--- START OF Material for this task ---

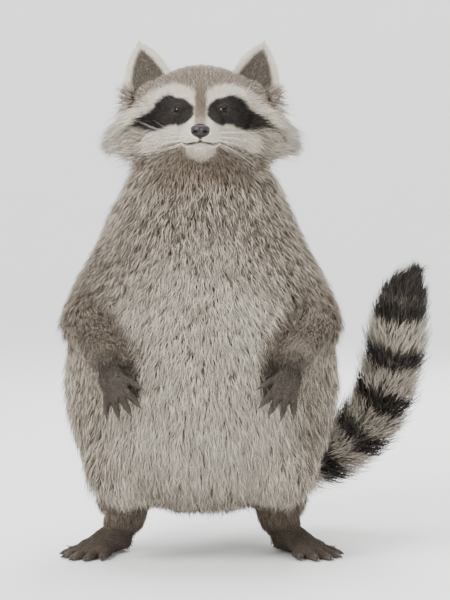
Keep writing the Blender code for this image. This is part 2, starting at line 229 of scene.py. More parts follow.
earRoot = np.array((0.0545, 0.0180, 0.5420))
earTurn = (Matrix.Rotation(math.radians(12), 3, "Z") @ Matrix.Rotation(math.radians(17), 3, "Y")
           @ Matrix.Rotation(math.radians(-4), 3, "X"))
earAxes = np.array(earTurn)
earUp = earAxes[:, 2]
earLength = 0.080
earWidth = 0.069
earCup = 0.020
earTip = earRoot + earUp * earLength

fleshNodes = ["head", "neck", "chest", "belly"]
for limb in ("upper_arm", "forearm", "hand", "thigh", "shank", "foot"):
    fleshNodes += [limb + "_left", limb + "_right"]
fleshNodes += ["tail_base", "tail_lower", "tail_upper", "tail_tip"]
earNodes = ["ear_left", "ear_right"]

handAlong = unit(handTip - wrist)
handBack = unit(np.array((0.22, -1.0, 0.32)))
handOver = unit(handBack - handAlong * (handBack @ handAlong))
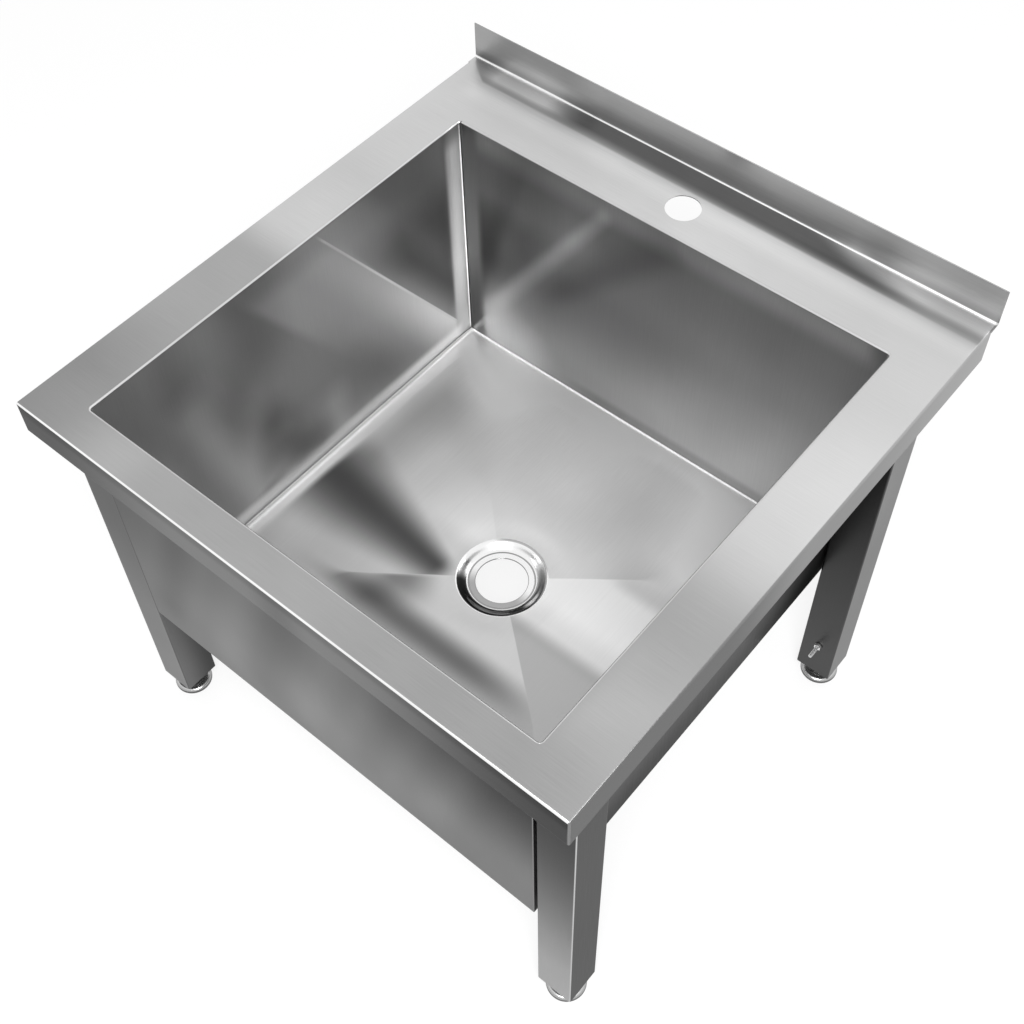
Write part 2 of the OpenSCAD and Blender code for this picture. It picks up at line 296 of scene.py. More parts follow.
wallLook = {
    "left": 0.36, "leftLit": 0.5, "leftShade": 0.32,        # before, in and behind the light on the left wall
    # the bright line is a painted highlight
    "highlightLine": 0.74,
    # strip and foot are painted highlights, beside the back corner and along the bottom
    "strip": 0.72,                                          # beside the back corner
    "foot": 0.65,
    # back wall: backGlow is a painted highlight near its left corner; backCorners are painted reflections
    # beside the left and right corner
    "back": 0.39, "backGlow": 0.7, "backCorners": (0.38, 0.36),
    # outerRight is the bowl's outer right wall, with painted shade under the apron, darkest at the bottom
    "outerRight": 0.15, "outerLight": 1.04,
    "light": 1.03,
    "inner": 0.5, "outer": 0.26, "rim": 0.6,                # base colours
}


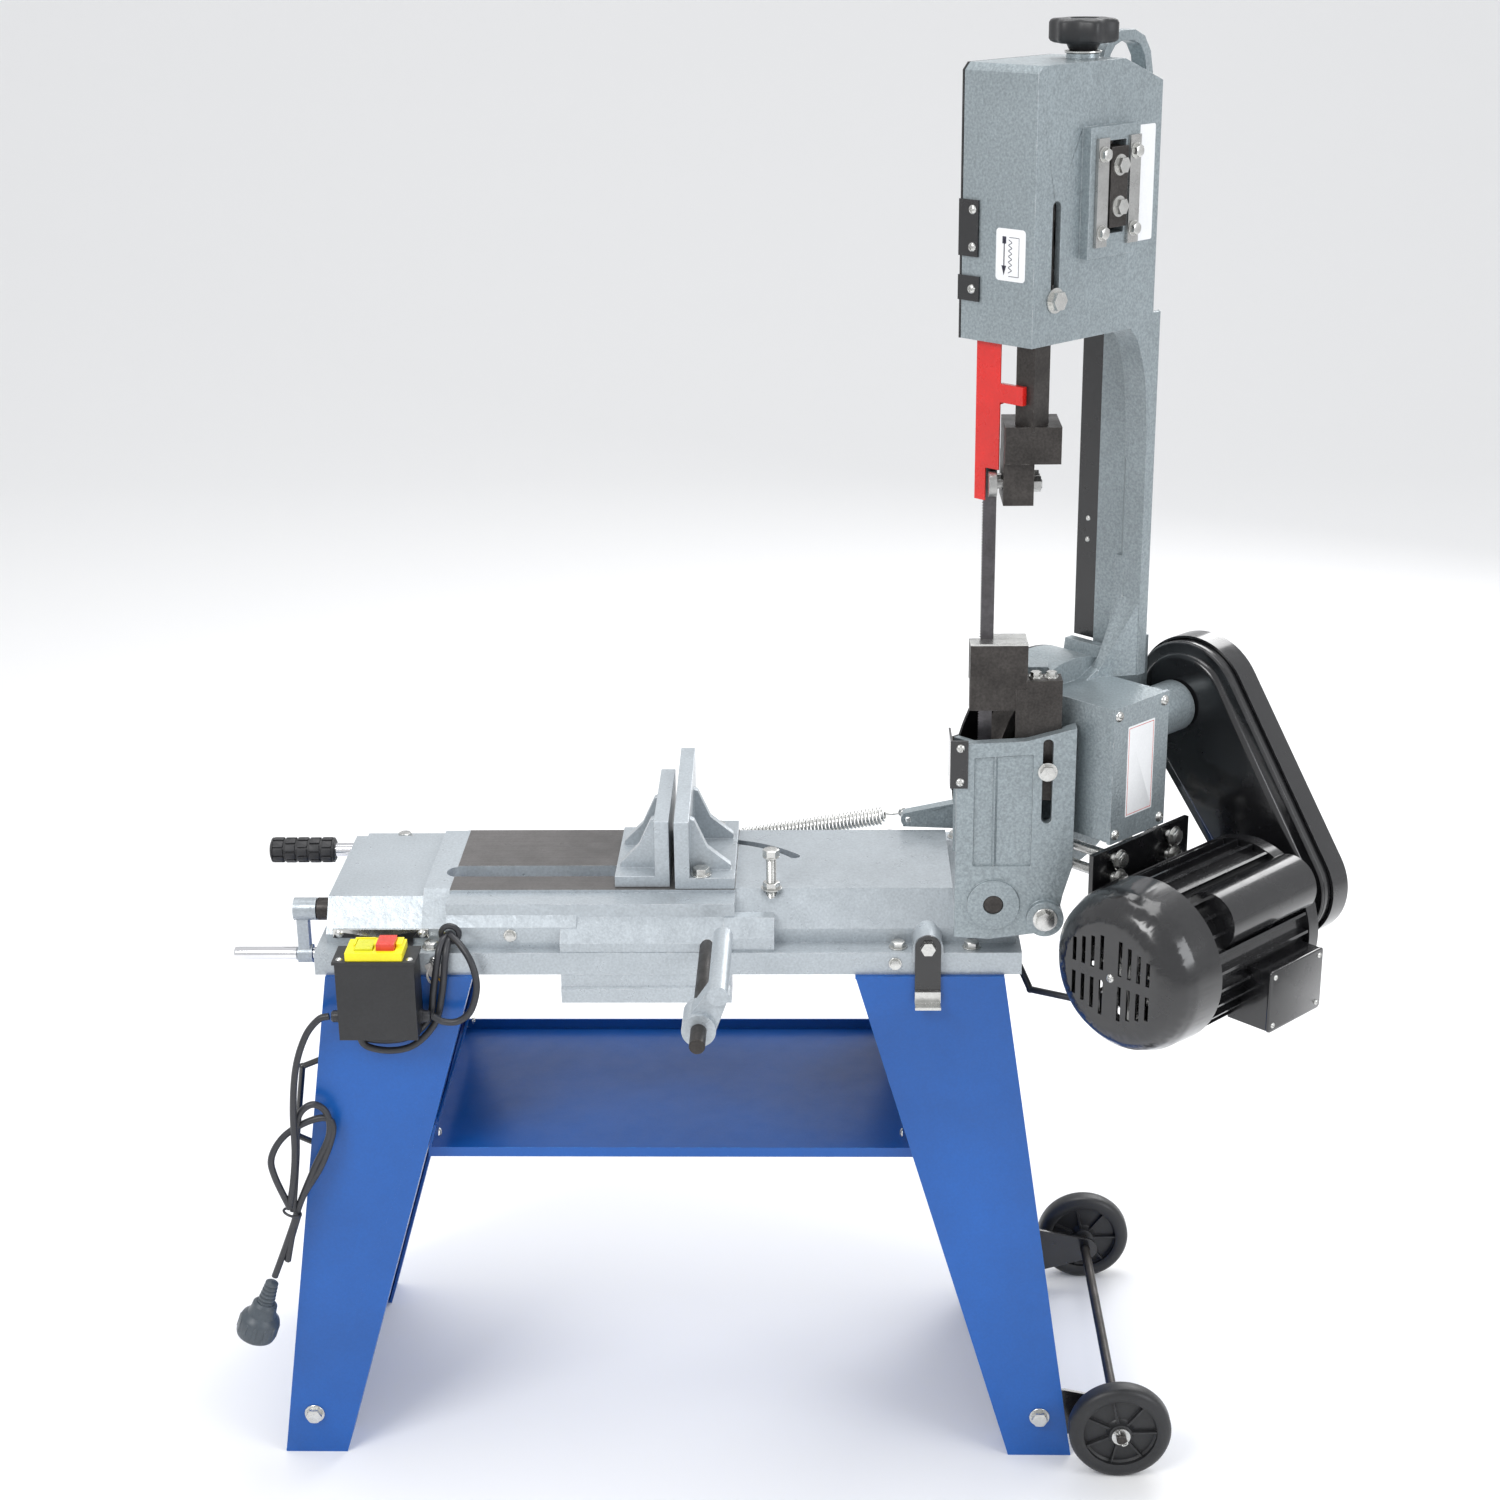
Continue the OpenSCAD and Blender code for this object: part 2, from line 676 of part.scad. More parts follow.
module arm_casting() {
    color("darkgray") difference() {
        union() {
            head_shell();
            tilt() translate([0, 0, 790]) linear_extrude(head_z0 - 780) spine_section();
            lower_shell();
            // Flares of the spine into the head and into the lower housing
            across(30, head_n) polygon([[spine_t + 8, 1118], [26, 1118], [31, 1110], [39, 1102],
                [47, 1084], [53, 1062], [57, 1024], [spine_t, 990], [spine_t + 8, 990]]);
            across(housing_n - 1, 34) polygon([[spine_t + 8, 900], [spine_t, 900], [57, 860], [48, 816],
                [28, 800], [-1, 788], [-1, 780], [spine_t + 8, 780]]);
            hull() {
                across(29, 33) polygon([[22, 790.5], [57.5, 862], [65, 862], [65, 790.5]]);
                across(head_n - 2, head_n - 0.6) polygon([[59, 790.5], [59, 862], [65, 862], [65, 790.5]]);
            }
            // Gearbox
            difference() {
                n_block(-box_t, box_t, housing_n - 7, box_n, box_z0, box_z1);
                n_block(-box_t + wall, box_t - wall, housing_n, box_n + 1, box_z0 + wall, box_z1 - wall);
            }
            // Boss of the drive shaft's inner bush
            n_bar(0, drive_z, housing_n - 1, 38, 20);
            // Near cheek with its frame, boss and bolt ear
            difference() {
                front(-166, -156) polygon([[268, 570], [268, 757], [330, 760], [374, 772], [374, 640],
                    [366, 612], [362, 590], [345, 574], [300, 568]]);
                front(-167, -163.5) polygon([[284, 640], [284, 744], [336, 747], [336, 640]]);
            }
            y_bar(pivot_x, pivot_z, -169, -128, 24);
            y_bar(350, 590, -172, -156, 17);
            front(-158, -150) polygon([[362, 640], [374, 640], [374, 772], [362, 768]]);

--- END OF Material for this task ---

• _Problem details_
Output every line above without altering anything.

• _Correct response_
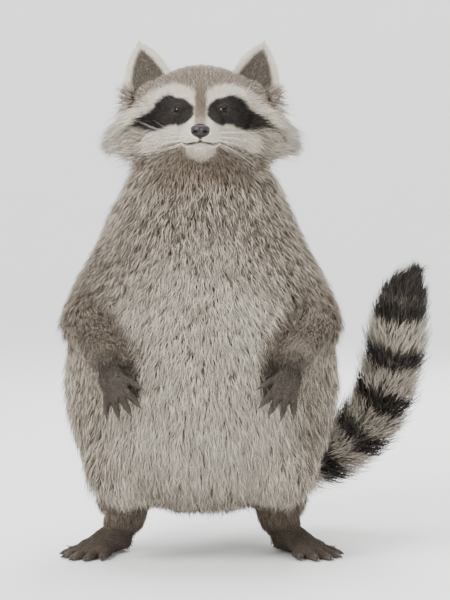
Keep writing the Blender code for this image. This is part 2, starting at line 229 of scene.py. More parts follow.
earRoot = np.array((0.0545, 0.0180, 0.5420))
earTurn = (Matrix.Rotation(math.radians(12), 3, "Z") @ Matrix.Rotation(math.radians(17), 3, "Y")
           @ Matrix.Rotation(math.radians(-4), 3, "X"))
earAxes = np.array(earTurn)
earUp = earAxes[:, 2]
earLength = 0.080
earWidth = 0.069
earCup = 0.020
earTip = earRoot + earUp * earLength

fleshNodes = ["head", "neck", "chest", "belly"]
for limb in ("upper_arm", "forearm", "hand", "thigh", "shank", "foot"):
    fleshNodes += [limb + "_left", limb + "_right"]
fleshNodes += ["tail_base", "tail_lower", "tail_upper", "tail_tip"]
earNodes = ["ear_left", "ear_right"]

handAlong = unit(handTip - wrist)
handBack = unit(np.array((0.22, -1.0, 0.32)))
handOver = unit(handBack - handAlong * (handBack @ handAlong))
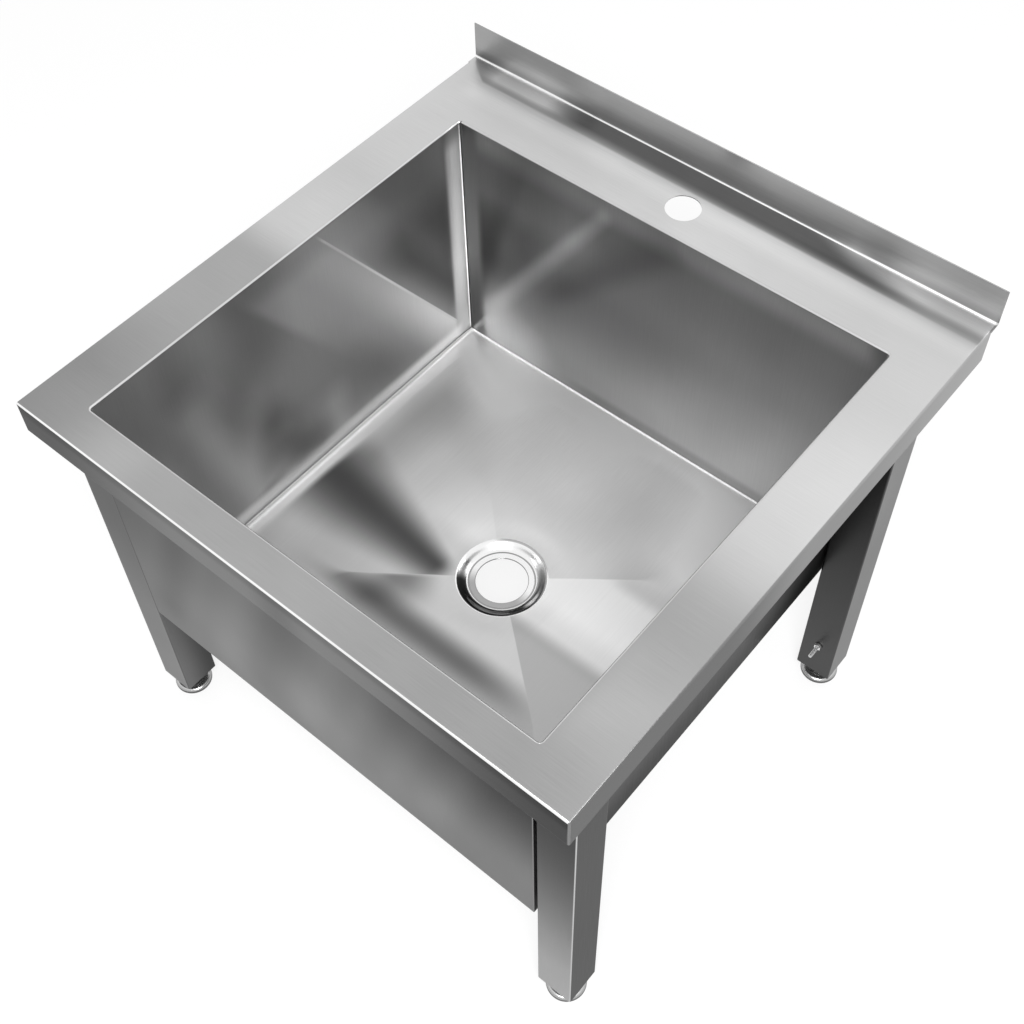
Write part 2 of the OpenSCAD and Blender code for this picture. It picks up at line 296 of scene.py. More parts follow.
wallLook = {
    "left": 0.36, "leftLit": 0.5, "leftShade": 0.32,        # before, in and behind the light on the left wall
    # the bright line is a painted highlight
    "highlightLine": 0.74,
    # strip and foot are painted highlights, beside the back corner and along the bottom
    "strip": 0.72,                                          # beside the back corner
    "foot": 0.65,
    # back wall: backGlow is a painted highlight near its left corner; backCorners are painted reflections
    # beside the left and right corner
    "back": 0.39, "backGlow": 0.7, "backCorners": (0.38, 0.36),
    # outerRight is the bowl's outer right wall, with painted shade under the apron, darkest at the bottom
    "outerRight": 0.15, "outerLight": 1.04,
    "light": 1.03,
    "inner": 0.5, "outer": 0.26, "rim": 0.6,                # base colours
}


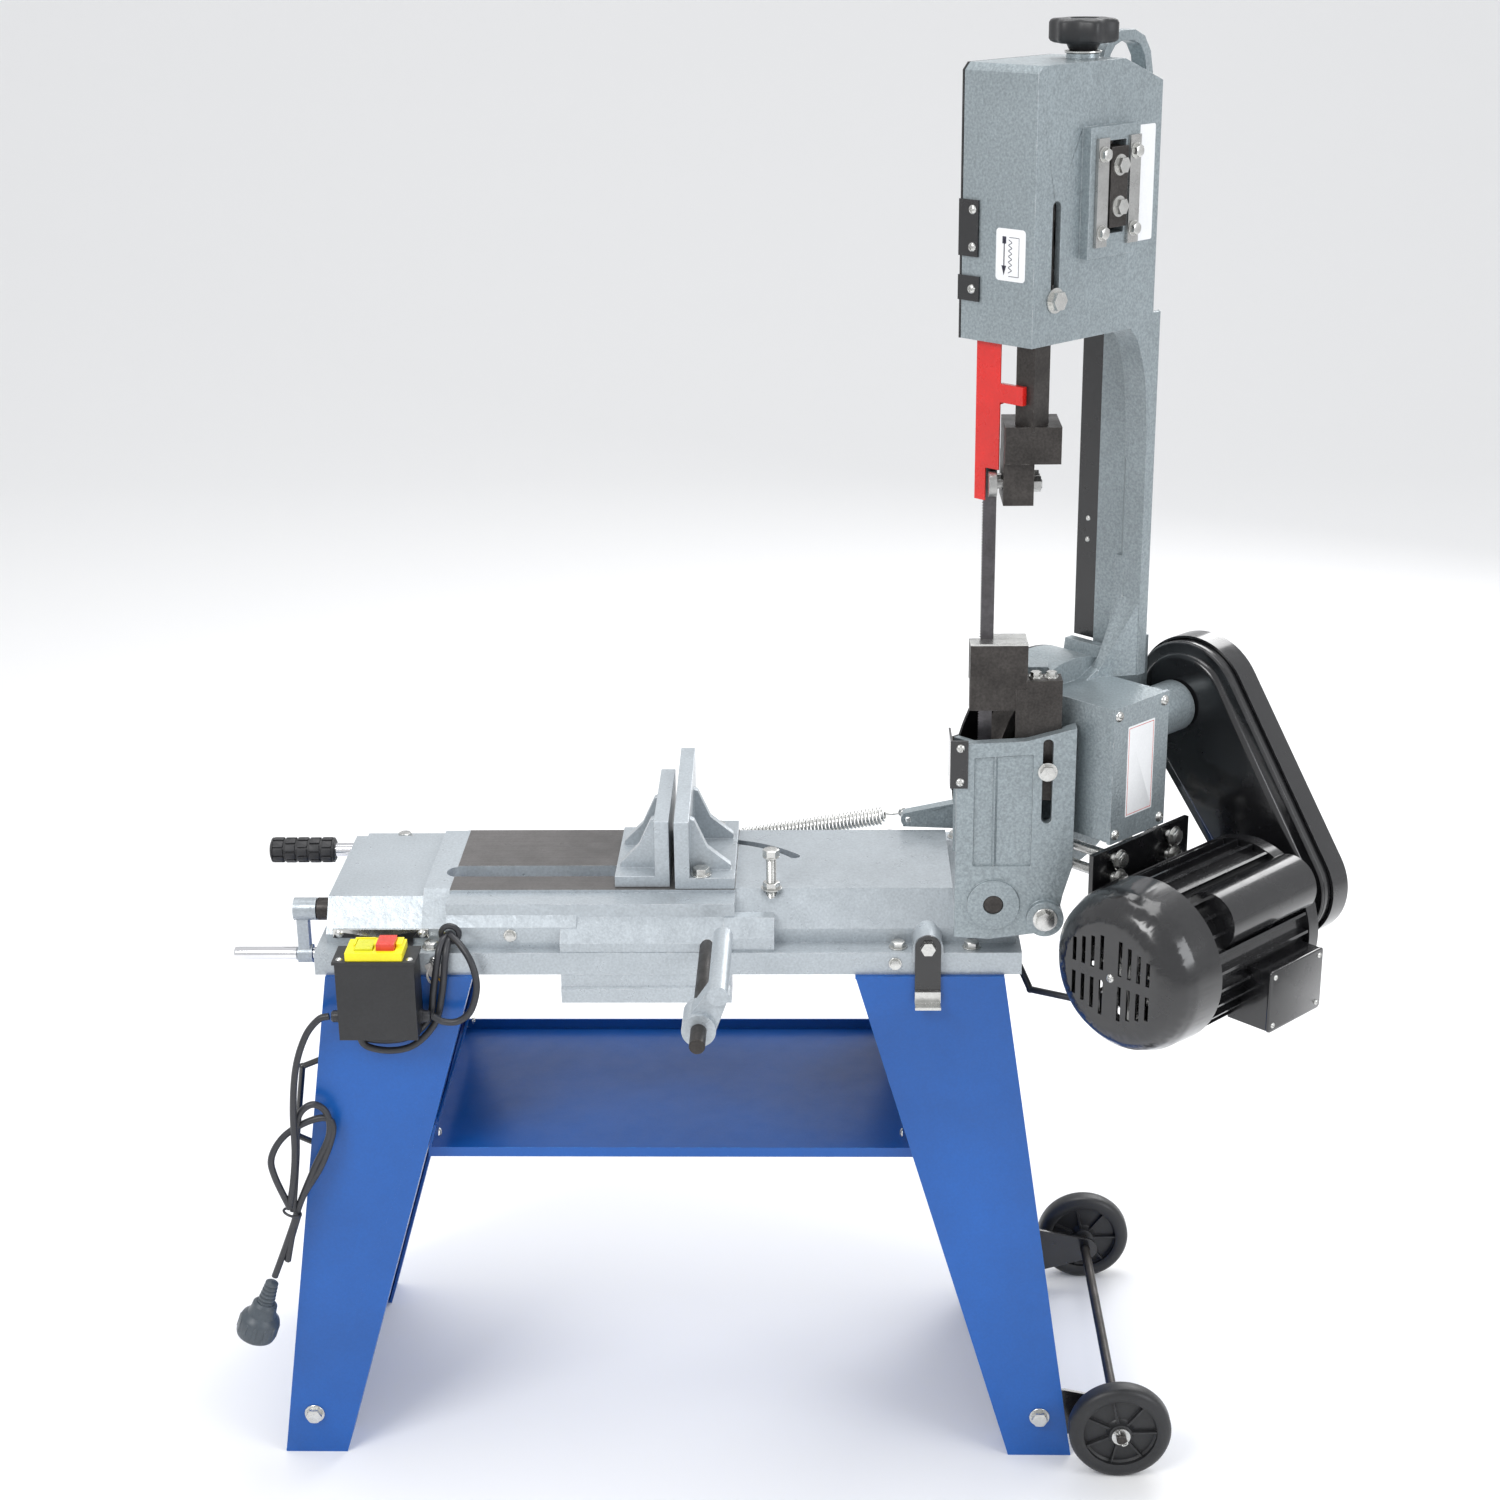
Continue the OpenSCAD and Blender code for this object: part 2, from line 676 of part.scad. More parts follow.
module arm_casting() {
    color("darkgray") difference() {
        union() {
            head_shell();
            tilt() translate([0, 0, 790]) linear_extrude(head_z0 - 780) spine_section();
            lower_shell();
            // Flares of the spine into the head and into the lower housing
            across(30, head_n) polygon([[spine_t + 8, 1118], [26, 1118], [31, 1110], [39, 1102],
                [47, 1084], [53, 1062], [57, 1024], [spine_t, 990], [spine_t + 8, 990]]);
            across(housing_n - 1, 34) polygon([[spine_t + 8, 900], [spine_t, 900], [57, 860], [48, 816],
                [28, 800], [-1, 788], [-1, 780], [spine_t + 8, 780]]);
            hull() {
                across(29, 33) polygon([[22, 790.5], [57.5, 862], [65, 862], [65, 790.5]]);
                across(head_n - 2, head_n - 0.6) polygon([[59, 790.5], [59, 862], [65, 862], [65, 790.5]]);
            }
            // Gearbox
            difference() {
                n_block(-box_t, box_t, housing_n - 7, box_n, box_z0, box_z1);
                n_block(-box_t + wall, box_t - wall, housing_n, box_n + 1, box_z0 + wall, box_z1 - wall);
            }
            // Boss of the drive shaft's inner bush
            n_bar(0, drive_z, housing_n - 1, 38, 20);
            // Near cheek with its frame, boss and bolt ear
            difference() {
                front(-166, -156) polygon([[268, 570], [268, 757], [330, 760], [374, 772], [374, 640],
                    [366, 612], [362, 590], [345, 574], [300, 568]]);
                front(-167, -163.5) polygon([[284, 640], [284, 744], [336, 747], [336, 640]]);
            }
            y_bar(pivot_x, pivot_z, -169, -128, 24);
            y_bar(350, 590, -172, -156, 17);
            front(-158, -150) polygon([[362, 640], [374, 640], [374, 772], [362, 768]]);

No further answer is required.